# Vintage Mosrite Fuzz



## GuitarsCanada (Dec 30, 2005)

Never knew they even made pedals

Vintage Mosrite Fuzzrite Fuzz Distortion - eBay (item 260642652608 end time Aug-02-10 20:47:01 PDT)


----------



## Robert Bogdan (May 25, 2006)

Satisfaction - Rolling Stones.

That's the pedal.


----------



## mhammer (Nov 30, 2007)

AFAIK the Maestro FZ-1 was used for Satisfaction. But be that as it may, the Fuzz-Rite, and its kin *are* kickass fuzzes. The Orpheum Fuzz and Shin-Ei FY-2 are both kissing cousins of the Fuzz-Rite, and deliver bumble-bee sizzle. I'm sure there are many boutique fuzzes that adopt the same basic design. Nothing especially exotic in there.

Worth $500? Nah, only if you're stocking a museum and need period-correct samples.


----------



## dwagar (Mar 6, 2006)

I still have this sitting in a drawer, from about '67 I guess. Someday I'm going to have an excuse to use it.


----------



## keto (May 23, 2006)

I make em, but slightly modified - the stock Fuzzrite is VERY bright and buzzy, though nice and thick. Changing the output capacitors to bigger ones (or putting bigger ones on a switch) lets more bass through and results in a more well rounded, still very thick and wooly fuzz. Still has some top end sizzle, but not as obnoxious. Love mine, it cleans up nicely with guitar volume control. Amazing sound for a really low parts count (off the top of my head, 3 caps 2 transistors and about 6 resistors) build.

Don - nice piece! Still functional? I'd love to hear it.


----------



## dwagar (Mar 6, 2006)

oh yeah, still works. Doesn't get much use though.


----------



## mhammer (Nov 30, 2007)

Go here - hammer.ampage.org - and scroll down until you see "Some Shion-Ei Hockey". The writeup and sample will give you a sense of what the Shin-Ei sounds like in comparison to the Mosrite...or at least in comparison to samples of the Mosrite.: http://hammer.ampage.org/files/FY-2.mp3


----------



## What the??? (Jan 17, 2011)

I've tried building the Fuzzrite I've using schematics I've found here and other places. The schematics look identical but I haven't been able to get them to work at all. I've even gone as far a buying the General Guitar Gadgets circuit board and no luck. Any secrets???


----------



## keto (May 23, 2006)

What the??? said:


> I've tried building the Fuzzrite I've using schematics I've found here and other places. The schematics look identical but I haven't been able to get them to work at all. I've even gone as far a buying the General Guitar Gadgets circuit board and no luck. Any secrets???

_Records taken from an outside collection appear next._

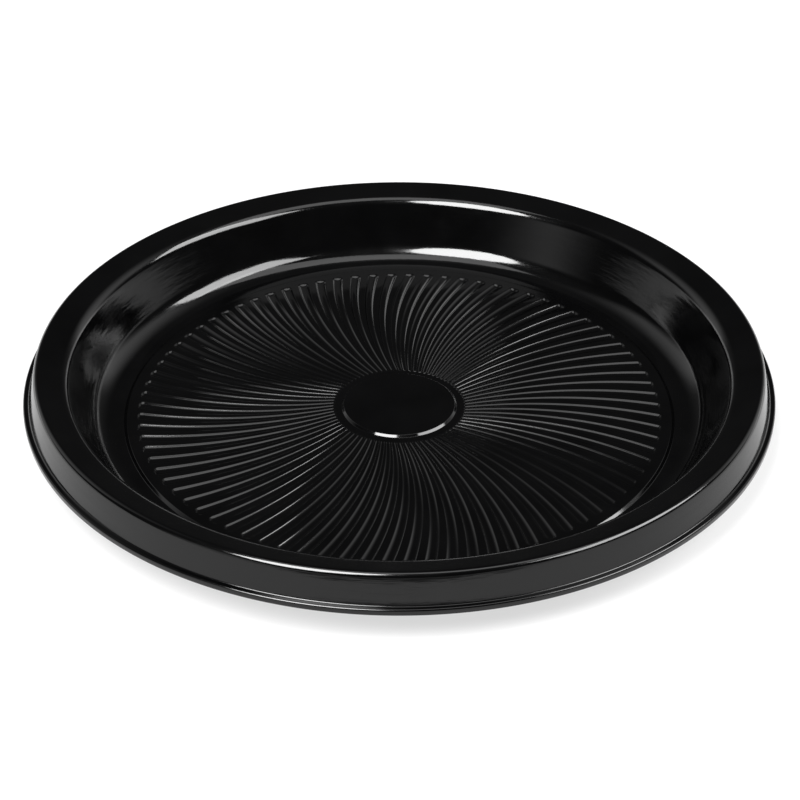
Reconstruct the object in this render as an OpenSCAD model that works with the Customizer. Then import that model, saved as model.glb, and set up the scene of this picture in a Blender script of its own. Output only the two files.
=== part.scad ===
// Round serving tray, vacuum formed from one sheet of black plastic.
// Frame: +Z up, origin at the centre of the tray on the plane it stands on.
// Every zone below is a band of the same sheet, so neighbours meet face to face.

/* [Overall] */
// Outside diameter over the turned-down lip
tray_d = 406.4; // [340:0.4:470]
// Height of the top of the rim shoulder above the table
tray_h = 37.4; // [36:0.1:40]
// Thickness of the sheet
sheet_t = 0.8; // [0.6:0.05:1.0]

/* [Floor] */
// Radius of the raised floor panel, at the top of its edge
panel_r = 149.0; // [147:0.5:150]
// Height of the floor panel's top face
panel_z = 2.0; // [1.8:0.1:2.4]
// Radius of the standing ring's outer edge, where the wall starts to curve up
stand_r = 153.8; // [153:0.1:155]
// Slope of the step from the floor panel down into the drip channel
channel_a = 36.87; // [30:0.01:45]

/* [Centre medallion] */
// Radius of the medallion's flat top
medal_r = 30.1; // [26:0.1:31]
// Rise of the medallion above the floor panel
medal_h = 1.2; // [1.0:0.1:1.4]
// Width of the medallion's sloped edge
medal_edge = 1.8; // [1.6:0.1:2.2]

/* [Swirl ribs] */
// Number of ribs
rib_n = 82; // [60:1:82]
// Turn of the whole rib pattern about the tray's axis
rib_phase = 0.7; // [0:0.1:6]
// Radius of the arc that each rib follows in plan
rib_arc_r = 212.8; // [205:0.1:230]
// Distance of the arc's centre from the tray's axis
rib_arc_c = 223.3; // [220:0.1:226]
// Radius at which a rib starts, at its shallow inner end
rib_in_r = 36.6; // [36:0.1:45]
// Radius of the deep outer end's centre
rib_out_r = 140.4; // [130:0.1:141]
// Width of a rib at its outer end
rib_w_out = 6.4; // [4:0.1:6.6]
// Depth of a rib below the panel at its outer end
rib_d_out = 1.15; // [0.8:0.05:1.2]
// Width of a rib at its inner end
rib_w_in = 2.2; // [1.8:0.1:2.3]
// Depth of a rib below the panel at its inner end
rib_d_in = 0.4; // [0.2:0.05:0.6]
// Thickness of the sheet in a rib's side walls, thinned by stretching
rib_wall = 0.5; // [0.4:0.05:0.6]

/* [Side wall] */
// Radius of the cove between the standing ring and the wall
cove_r = 15.7; // [14:0.1:17]
// Slope of the wall from the horizontal
wall_a = 65; // [62:0.5:68]
// Length of the straight part of the wall, along its slope
wall_l = 22.6; // [21:0.1:23]

/* [Rim] */
// Radius of the rounding from the wall to the rim
rim_in_r = 7.7; // [6:0.1:9]
// Slope of the rim, rising outwards
rim_a = 14.6; // [12:0.1:17]
// Radius of the rounded outer shoulder
shoulder_r = 2.85; // [2.4:0.05:3.2]

/* [Skirt and lip] */
// Draft of the skirt from the vertical
skirt_a = 14; // [12:0.5:15]
// Height of the lid ledge's top face above the table
ledge_z = 21.5; // [20:0.1:22.5]
// Radius of the inside corner between skirt and lid ledge
corner_r = 0.8; // [0.6:0.05:1.2]
// Radius of the rounding over the lip
lip_r = 1.0; // [0.9:0.05:1.3]
// Height of the lip's free edge above the table
lip_z = 18.2; // [17:0.1:19]

/* [Hidden] */
$fn = 240;
t = sheet_t;
// one straight facet of a bend's section spans this angle
bend_step = 4;

// Medallion
medal_a = atan(medal_h / medal_edge);
medal_o = t * tan(medal_a / 2);

// Drip channel
chan_w = (panel_z - t) / tan(channel_a);
chan_o = t * tan(channel_a / 2);

// Wall: centre of the cove, and the two ends of the straight wall (upper face)
cove_c = [stand_r, t + cove_r];
wall_0 = cove_c + cove_r * [sin(wall_a), -cos(wall_a)];
wall_1 = wall_0 + wall_l * [cos(wall_a), sin(wall_a)];

// Rim: centre of its inner rounding, start of the sloped face
rimr_c = wall_1 + rim_in_r * [sin(wall_a), -cos(wall_a)];
rim_0 = rimr_c + rim_in_r * [-sin(rim_a), cos(rim_a)];
// the shoulder's centre is set by the tray's height
shd_z = tray_h - shoulder_r;
rim_l = (shd_z + shoulder_r * cos(rim_a) - rim_0[1]) / sin(rim_a);
rim_1 = rim_0 + rim_l * [cos(rim_a), sin(rim_a)];
shd_c = rim_1 + shoulder_r * [sin(rim_a), -cos(rim_a)];

// Skirt: upper face from the shoulder to the inside corner
skirt_0 = shd_c + shoulder_r * [cos(skirt_a), sin(skirt_a)];
cor_z = ledge_z + corner_r;
skirt_l = (skirt_0[1] - (cor_z - corner_r * sin(skirt_a))) / cos(skirt_a);
skirt_1 = skirt_0 + skirt_l * [sin(skirt_a), -cos(skirt_a)];
cor_c = skirt_1 + corner_r * [cos(skirt_a), sin(skirt_a)];
lip_c = [tray_d / 2 - lip_r, ledge_z - lip_r];

// Ribs: each is pressed down into the floor along an arc, and is widest and
// deepest at its outer end.
// angle on the arc, seen from its centre, of a point at radius q from the axis
function arc_at(q) = acos((pow(rib_arc_c, 2) + pow(rib_arc_r, 2) - pow(q, 2))
                          / (2 * rib_arc_c * rib_arc_r));
arc_in = arc_at(rib_in_r);
arc_out = arc_at(rib_out_r);
rib_sweep = arc_out - arc_in;
rib_chord = 2 * rib_arc_r * sin(rib_sweep / 2);
rib_tilt = atan((rib_d_out - rib_d_in) / rib_chord);
rib_spread = atan((rib_w_out - rib_w_in) / 2 / rib_chord);

// Points along an arc of radius r about c, from angle a0 to a1
function arc(c, r, a0, a1) =
    let (n = max(3, ceil(abs(a1 - a0) / bend_step)))
    [for (i = [0:n]) let (a = a0 + (a1 - a0) * i / n) c + r * [cos(a), sin(a)]];
function turned(v) = [for (i = [len(v) - 1:-1:0]) v[i]];

// One turned zone of the sheet, from its upper path and its lower path
module zone(upper, lower) {
    rotate_extrude(angle = 360) polygon(concat(upper, turned(lower)));
}

module center_medallion() {
    color([0.07, 0.07, 0.07]) rotate_extrude(angle = 360) polygon([
        [0, panel_z + medal_h - t],
        [medal_r - medal_o, panel_z + medal_h - t],
        [medal_r + medal_edge - medal_o, panel_z - t],
        [medal_r + medal_edge, panel_z - t],
        [medal_r + medal_edge, panel_z],
        [medal_r, panel_z + medal_h],
        [0, panel_z + medal_h]]);
}

// The flat panel between the ribs, which open into its top face
module floor_panel() {
    color([0.08, 0.08, 0.08]) translate([0, 0, panel_z - t]) linear_extrude(height = t)
        difference() {
            circle(r = panel_r - 0.5);
            circle(r = medal_r + medal_edge);
            for (i = [0:rib_n - 1]) rotate(rib_phase + i * 360 / rib_n)
                translate([0, -rib_arc_c]) rib_plan(0);
        }
}

// Plan of one rib: the gap between two arcs that spread apart towards the
// outer end, seen from the centre of its own arc
module rib_plan(inset) {
    tip = rib_arc_r * [cos(90 - arc_in), sin(90 - arc_in)];
    intersection() {
        difference() {
            translate(tip) rotate(rib_spread) translate(-tip)
                circle(r = rib_arc_r + rib_w_in / 2 - inset, $fn = 720);
            translate(tip) rotate(-rib_spread) translate(-tip)
                circle(r = rib_arc_r - rib_w_in / 2 + inset, $fn = 720);
        }
        translate([0, rib_arc_c]) difference() {
            circle(r = rib_out_r + rib_w_out / 2 - inset);
            circle(r = rib_in_r - rib_w_in / 2 + inset);
        }
        // keeps only the arc's side that this rib uses
        square([rib_arc_r, 2 * rib_arc_r]);
    }
}

// Everything above the rib's sloping bottom, lowered by drop
module above_bottom(drop) {
    rotate([0, 0, 90 - arc_out])
    translate([rib_arc_r, 0, panel_z - rib_d_out - drop])
    rotate([0, 0, rib_sweep / 2])
    rotate([rib_tilt, 0, 0])
    translate([-25, -25, 0]) cube([50, rib_chord + 50, 15]);
}

// One rib: a shallow trough of the same sheet, open at the top
module swirl_rib() {
    translate([0, -rib_arc_c, 0]) difference() {
        intersection() {
            linear_extrude(height = panel_z) rib_plan(0);
            above_bottom(t);
        }
        intersection() {
            linear_extrude(height = 2 * panel_z) rib_plan(rib_wall);
            above_bottom(0);
        }
    }
}

module swirl_ribs() {
    color([0.10, 0.10, 0.10])
        for (i = [0:rib_n - 1]) rotate([0, 0, rib_phase + i * 360 / rib_n]) swirl_rib();
}

module drip_channel() {
    color([0.05, 0.05, 0.05]) rotate_extrude(angle = 360) polygon([
        [panel_r - 0.5, panel_z],
        [panel_r, panel_z],
        [panel_r + chan_w, t],
        [stand_r, t],
        [stand_r, 0],
        [panel_r + chan_w - chan_o, 0],
        [panel_r - chan_o, panel_z - t],
        [panel_r - 0.5, panel_z - t]]);
}

module side_wall() {
    n = t * [sin(wall_a), -cos(wall_a)];
    color([0.06, 0.06, 0.06]) zone(
        concat(arc(cove_c, cove_r, -90, wall_a - 90), [wall_1]),
        concat(arc(cove_c, cove_r + t, -90, wall_a - 90), [wall_1 + n]));
}

module rim() {
    color([0.09, 0.09, 0.09]) zone(
        concat(arc(rimr_c, rim_in_r, 90 + wall_a, 90 + rim_a),
               arc(shd_c, shoulder_r, 90 + rim_a, skirt_a)),
        concat(arc(rimr_c, rim_in_r - t, 90 + wall_a, 90 + rim_a),
               arc(shd_c, shoulder_r - t, 90 + rim_a, skirt_a)));
}

module outer_skirt() {
    n = -t * [cos(skirt_a), sin(skirt_a)];
    color([0.16, 0.16, 0.16]) zone([skirt_0, skirt_1], [skirt_0 + n, skirt_1 + n]);
}

module edge_lip() {
    edge = [tray_d / 2, lip_z];
    color([0.08, 0.08, 0.08]) zone(
        concat(arc(cor_c, corner_r, 180 + skirt_a, 270), arc(lip_c, lip_r, 90, 0), [edge]),
        concat(arc(cor_c, corner_r + t, 180 + skirt_a, 270), arc(lip_c, lip_r - t, 90, 0),
               [edge - [t, 0]]));
}

floor_panel();
center_medallion();
swirl_ribs();
drip_channel();
side_wall();
rim();
outer_skirt();
edge_lip();
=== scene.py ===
import math

import bpy
import numpy as np
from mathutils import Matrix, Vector


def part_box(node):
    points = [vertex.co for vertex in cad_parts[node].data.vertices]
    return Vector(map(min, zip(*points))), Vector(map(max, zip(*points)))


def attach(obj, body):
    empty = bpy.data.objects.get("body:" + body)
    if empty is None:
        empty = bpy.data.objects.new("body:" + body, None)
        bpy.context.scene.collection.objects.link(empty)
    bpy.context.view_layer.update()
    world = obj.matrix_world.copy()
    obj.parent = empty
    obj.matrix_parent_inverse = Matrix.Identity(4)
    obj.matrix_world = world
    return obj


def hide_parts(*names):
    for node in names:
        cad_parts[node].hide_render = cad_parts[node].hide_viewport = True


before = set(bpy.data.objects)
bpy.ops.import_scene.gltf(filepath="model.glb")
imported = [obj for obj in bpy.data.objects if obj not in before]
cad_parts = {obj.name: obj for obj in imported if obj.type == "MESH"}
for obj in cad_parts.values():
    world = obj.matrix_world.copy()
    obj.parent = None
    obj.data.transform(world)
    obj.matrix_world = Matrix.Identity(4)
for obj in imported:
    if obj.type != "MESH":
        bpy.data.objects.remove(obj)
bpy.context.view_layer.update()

MM = 0.001

# ---------------------------------------------------------------- dimensions
# The outer radius, the heights and the sheet's thickness are taken from the CAD boxes; lengths below are in
# millimetres.
lip_lo, lip_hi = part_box("edge_lip")
R_OUT = min(-lip_lo[0], -lip_lo[1], lip_hi[0], lip_hi[1]) / MM - 0.005
Z_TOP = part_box("rim")[1][2] / MM
PANEL_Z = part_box("floor_panel")[1][2] / MM
T = (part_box("floor_panel")[1][2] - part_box("floor_panel")[0][2]) / MM
MEDAL_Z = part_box("center_medallion")[1][2] / MM
LIP_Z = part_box("edge_lip")[0][2] / MM
SEAM_IN, SEAM_OUT = 33.8, 152.2

# Ribs: the same arc, count and ends as the CAD's ribs
RIB_N = 82
RIB_R, RIB_C = 212.8, 223.3
RIB_IN, RIB_OUT = 36.6, 141.6
END_STEEP = 1.6                   # a rib's outer end is steeper than its sides
RIB_PHASE = math.radians(0.7)
HALF_OUT, HALF_IN = 3.2, 1.1      # half width of a rib at its two ends
DEEP_OUT, DEEP_IN = 1.17, 0.46    # depth of a rib at its two ends


def section(path, radius, step):
    """A polyline [(r, z), ...] with its inner corners rounded to a radius."""
    out = [np.array(path[0], float)]
    for a, b, c, rad in zip(path[:-2], path[1:-1], path[2:], radius):
        a, b, c = (np.array(v, float) for v in (a, b, c))
        u, w = (a - b) / np.linalg.norm(a - b), (c - b) / np.linalg.norm(c - b)
        turn = math.pi - math.acos(max(-1, min(1, float(u @ w))))
        if rad <= 0 or turn < 1e-3:
            out.append(b)
            continue
        cut = rad * math.tan(turn / 2)
        centre = b + (u + w) / np.linalg.norm(u + w) * rad / math.cos(turn / 2)
        p0, p1 = b + u * cut - centre, b + w * cut - centre
        n = max(2, int(math.ceil(math.degrees(turn) / step)))
        for i in range(n + 1):
            k = i / n
            v = (math.sin((1 - k) * turn) * p0 + math.sin(k * turn) * p1) / math.sin(turn)
            out.append(centre + v)
    out.append(np.array(path[-1], float))
    return np.array(out)


def arc(cx, cz, r, a0, a1, step):
    n = max(2, int(math.ceil(abs(a1 - a0) / step)))
    t = np.radians(np.linspace(a0, a1, n + 1))
    return np.stack([cx + r * np.cos(t), cz + r * np.sin(t)], 1)


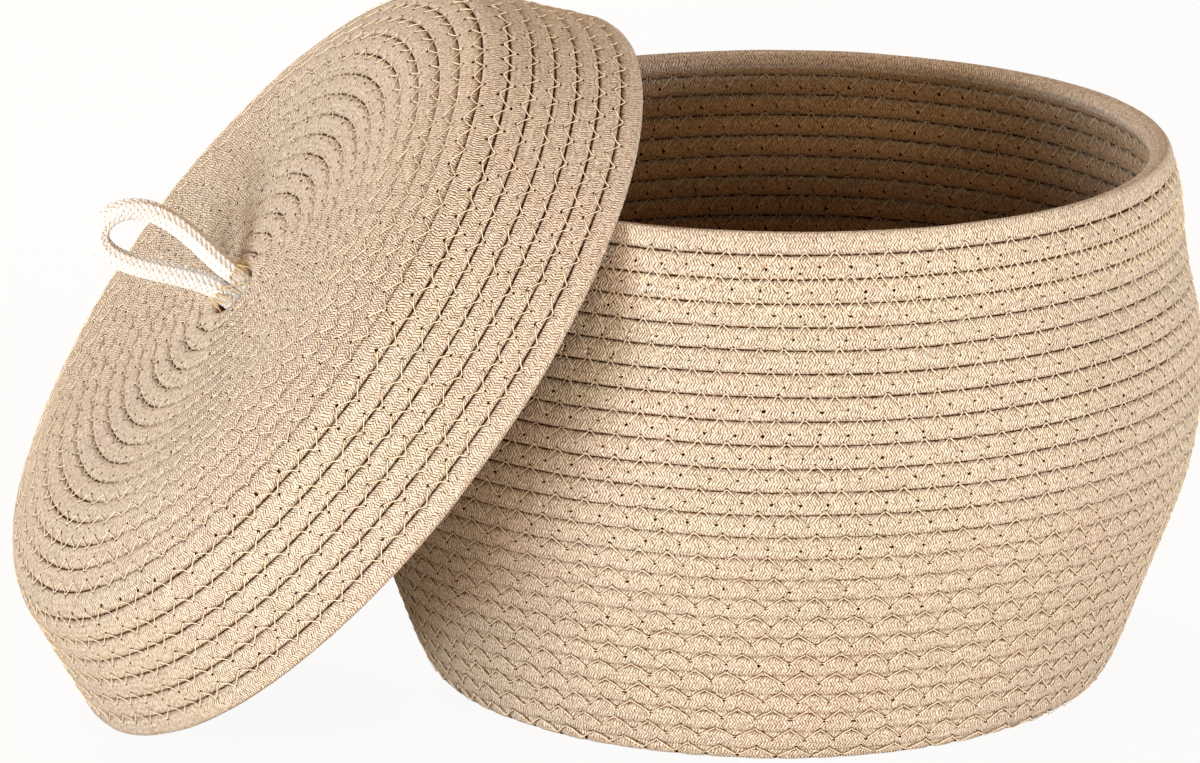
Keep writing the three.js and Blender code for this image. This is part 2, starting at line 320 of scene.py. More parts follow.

http://fuzzcentral.ssguitar.com/pcbs/fuzzritelayout.gif Here's a layout that guaranteed works. If this doesn't work for you, you have offboard wiring (most usually the stomp switch, in my experience) problems or dead component problems. Same would apply to the GGG board, that's a known working project if built properly.


----------